==== Data ====
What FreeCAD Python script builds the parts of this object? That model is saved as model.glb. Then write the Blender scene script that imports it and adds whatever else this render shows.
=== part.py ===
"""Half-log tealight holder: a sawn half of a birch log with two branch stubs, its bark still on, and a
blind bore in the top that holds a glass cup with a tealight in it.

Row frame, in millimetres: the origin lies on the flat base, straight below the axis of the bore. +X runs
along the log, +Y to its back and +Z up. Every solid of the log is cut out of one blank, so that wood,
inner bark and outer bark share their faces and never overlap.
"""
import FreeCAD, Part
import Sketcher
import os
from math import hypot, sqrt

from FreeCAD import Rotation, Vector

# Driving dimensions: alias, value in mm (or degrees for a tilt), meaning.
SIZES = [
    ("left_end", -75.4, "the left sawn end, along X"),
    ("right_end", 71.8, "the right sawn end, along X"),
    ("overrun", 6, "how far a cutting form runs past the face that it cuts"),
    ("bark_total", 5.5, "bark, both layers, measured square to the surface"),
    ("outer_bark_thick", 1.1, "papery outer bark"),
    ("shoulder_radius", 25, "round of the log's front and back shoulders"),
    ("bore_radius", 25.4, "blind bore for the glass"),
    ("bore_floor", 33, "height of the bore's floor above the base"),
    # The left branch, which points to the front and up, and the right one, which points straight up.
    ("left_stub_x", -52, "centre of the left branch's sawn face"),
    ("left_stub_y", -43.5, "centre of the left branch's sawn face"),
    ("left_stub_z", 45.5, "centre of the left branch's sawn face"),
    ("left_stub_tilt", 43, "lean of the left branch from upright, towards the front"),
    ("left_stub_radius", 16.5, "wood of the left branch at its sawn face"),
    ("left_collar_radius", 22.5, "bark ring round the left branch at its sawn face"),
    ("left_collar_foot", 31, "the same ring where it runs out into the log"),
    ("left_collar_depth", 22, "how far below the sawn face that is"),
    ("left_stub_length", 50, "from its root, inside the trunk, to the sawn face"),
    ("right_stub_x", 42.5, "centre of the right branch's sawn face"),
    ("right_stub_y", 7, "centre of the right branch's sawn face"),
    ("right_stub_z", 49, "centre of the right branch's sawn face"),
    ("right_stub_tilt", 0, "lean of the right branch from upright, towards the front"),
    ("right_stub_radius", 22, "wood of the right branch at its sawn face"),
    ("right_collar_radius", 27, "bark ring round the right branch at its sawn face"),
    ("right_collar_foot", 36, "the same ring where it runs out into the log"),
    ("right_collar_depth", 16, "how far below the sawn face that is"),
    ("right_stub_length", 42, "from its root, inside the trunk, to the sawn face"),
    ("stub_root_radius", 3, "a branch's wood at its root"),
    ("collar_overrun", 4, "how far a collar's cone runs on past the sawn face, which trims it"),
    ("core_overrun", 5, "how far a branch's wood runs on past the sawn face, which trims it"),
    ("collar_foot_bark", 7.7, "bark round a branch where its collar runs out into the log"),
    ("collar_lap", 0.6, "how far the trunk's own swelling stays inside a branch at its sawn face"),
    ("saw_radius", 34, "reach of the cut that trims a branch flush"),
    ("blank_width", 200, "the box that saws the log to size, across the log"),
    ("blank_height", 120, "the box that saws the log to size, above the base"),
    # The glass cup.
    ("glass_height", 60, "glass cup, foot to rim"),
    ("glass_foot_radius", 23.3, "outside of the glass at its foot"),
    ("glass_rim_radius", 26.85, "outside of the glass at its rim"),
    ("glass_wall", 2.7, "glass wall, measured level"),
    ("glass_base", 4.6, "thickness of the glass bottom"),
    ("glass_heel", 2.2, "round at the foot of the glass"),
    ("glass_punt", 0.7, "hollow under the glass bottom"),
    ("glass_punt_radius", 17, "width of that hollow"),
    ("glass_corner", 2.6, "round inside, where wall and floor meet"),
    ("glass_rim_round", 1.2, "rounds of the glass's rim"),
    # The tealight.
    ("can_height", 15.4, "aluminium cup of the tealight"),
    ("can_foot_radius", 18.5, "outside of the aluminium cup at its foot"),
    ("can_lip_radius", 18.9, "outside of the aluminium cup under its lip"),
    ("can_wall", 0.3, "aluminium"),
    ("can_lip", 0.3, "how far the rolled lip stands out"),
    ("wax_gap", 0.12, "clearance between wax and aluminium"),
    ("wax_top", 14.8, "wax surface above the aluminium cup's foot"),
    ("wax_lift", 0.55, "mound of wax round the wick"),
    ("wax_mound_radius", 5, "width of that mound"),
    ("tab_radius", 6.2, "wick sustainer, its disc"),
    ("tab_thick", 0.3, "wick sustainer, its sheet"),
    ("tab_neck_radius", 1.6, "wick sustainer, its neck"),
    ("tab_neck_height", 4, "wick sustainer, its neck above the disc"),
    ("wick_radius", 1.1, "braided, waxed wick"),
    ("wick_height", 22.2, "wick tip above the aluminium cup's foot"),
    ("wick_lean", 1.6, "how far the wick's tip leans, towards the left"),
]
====
Instructions for the task. Using the listing above, reproduce each line without omission.

Response to this task.
What FreeCAD Python script builds the parts of this object? That model is saved as model.glb. Then write the Blender scene script that imports it and adds whatever else this render shows.
=== part.py ===
"""Half-log tealight holder: a sawn half of a birch log with two branch stubs, its bark still on, and a
blind bore in the top that holds a glass cup with a tealight in it.

Row frame, in millimetres: the origin lies on the flat base, straight below the axis of the bore. +X runs
along the log, +Y to its back and +Z up. Every solid of the log is cut out of one blank, so that wood,
inner bark and outer bark share their faces and never overlap.
"""
import FreeCAD, Part
import Sketcher
import os
from math import hypot, sqrt

from FreeCAD import Rotation, Vector

# Driving dimensions: alias, value in mm (or degrees for a tilt), meaning.
SIZES = [
    ("left_end", -75.4, "the left sawn end, along X"),
    ("right_end", 71.8, "the right sawn end, along X"),
    ("overrun", 6, "how far a cutting form runs past the face that it cuts"),
    ("bark_total", 5.5, "bark, both layers, measured square to the surface"),
    ("outer_bark_thick", 1.1, "papery outer bark"),
    ("shoulder_radius", 25, "round of the log's front and back shoulders"),
    ("bore_radius", 25.4, "blind bore for the glass"),
    ("bore_floor", 33, "height of the bore's floor above the base"),
    # The left branch, which points to the front and up, and the right one, which points straight up.
    ("left_stub_x", -52, "centre of the left branch's sawn face"),
    ("left_stub_y", -43.5, "centre of the left branch's sawn face"),
    ("left_stub_z", 45.5, "centre of the left branch's sawn face"),
    ("left_stub_tilt", 43, "lean of the left branch from upright, towards the front"),
    ("left_stub_radius", 16.5, "wood of the left branch at its sawn face"),
    ("left_collar_radius", 22.5, "bark ring round the left branch at its sawn face"),
    ("left_collar_foot", 31, "the same ring where it runs out into the log"),
    ("left_collar_depth", 22, "how far below the sawn face that is"),
    ("left_stub_length", 50, "from its root, inside the trunk, to the sawn face"),
    ("right_stub_x", 42.5, "centre of the right branch's sawn face"),
    ("right_stub_y", 7, "centre of the right branch's sawn face"),
    ("right_stub_z", 49, "centre of the right branch's sawn face"),
    ("right_stub_tilt", 0, "lean of the right branch from upright, towards the front"),
    ("right_stub_radius", 22, "wood of the right branch at its sawn face"),
    ("right_collar_radius", 27, "bark ring round the right branch at its sawn face"),
    ("right_collar_foot", 36, "the same ring where it runs out into the log"),
    ("right_collar_depth", 16, "how far below the sawn face that is"),
    ("right_stub_length", 42, "from its root, inside the trunk, to the sawn face"),
    ("stub_root_radius", 3, "a branch's wood at its root"),
    ("collar_overrun", 4, "how far a collar's cone runs on past the sawn face, which trims it"),
    ("core_overrun", 5, "how far a branch's wood runs on past the sawn face, which trims it"),
    ("collar_foot_bark", 7.7, "bark round a branch where its collar runs out into the log"),
    ("collar_lap", 0.6, "how far the trunk's own swelling stays inside a branch at its sawn face"),
    ("saw_radius", 34, "reach of the cut that trims a branch flush"),
    ("blank_width", 200, "the box that saws the log to size, across the log"),
    ("blank_height", 120, "the box that saws the log to size, above the base"),
    # The glass cup.
    ("glass_height", 60, "glass cup, foot to rim"),
    ("glass_foot_radius", 23.3, "outside of the glass at its foot"),
    ("glass_rim_radius", 26.85, "outside of the glass at its rim"),
    ("glass_wall", 2.7, "glass wall, measured level"),
    ("glass_base", 4.6, "thickness of the glass bottom"),
    ("glass_heel", 2.2, "round at the foot of the glass"),
    ("glass_punt", 0.7, "hollow under the glass bottom"),
    ("glass_punt_radius", 17, "width of that hollow"),
    ("glass_corner", 2.6, "round inside, where wall and floor meet"),
    ("glass_rim_round", 1.2, "rounds of the glass's rim"),
    # The tealight.
    ("can_height", 15.4, "aluminium cup of the tealight"),
    ("can_foot_radius", 18.5, "outside of the aluminium cup at its foot"),
    ("can_lip_radius", 18.9, "outside of the aluminium cup under its lip"),
    ("can_wall", 0.3, "aluminium"),
    ("can_lip", 0.3, "how far the rolled lip stands out"),
    ("wax_gap", 0.12, "clearance between wax and aluminium"),
    ("wax_top", 14.8, "wax surface above the aluminium cup's foot"),
    ("wax_lift", 0.55, "mound of wax round the wick"),
    ("wax_mound_radius", 5, "width of that mound"),
    ("tab_radius", 6.2, "wick sustainer, its disc"),
    ("tab_thick", 0.3, "wick sustainer, its sheet"),
    ("tab_neck_radius", 1.6, "wick sustainer, its neck"),
    ("tab_neck_height", 4, "wick sustainer, its neck above the disc"),
    ("wick_radius", 1.1, "braided, waxed wick"),
    ("wick_height", 22.2, "wick tip above the aluminium cup's foot"),
    ("wick_lean", 1.6, "how far the wick's tip leans, towards the left"),
]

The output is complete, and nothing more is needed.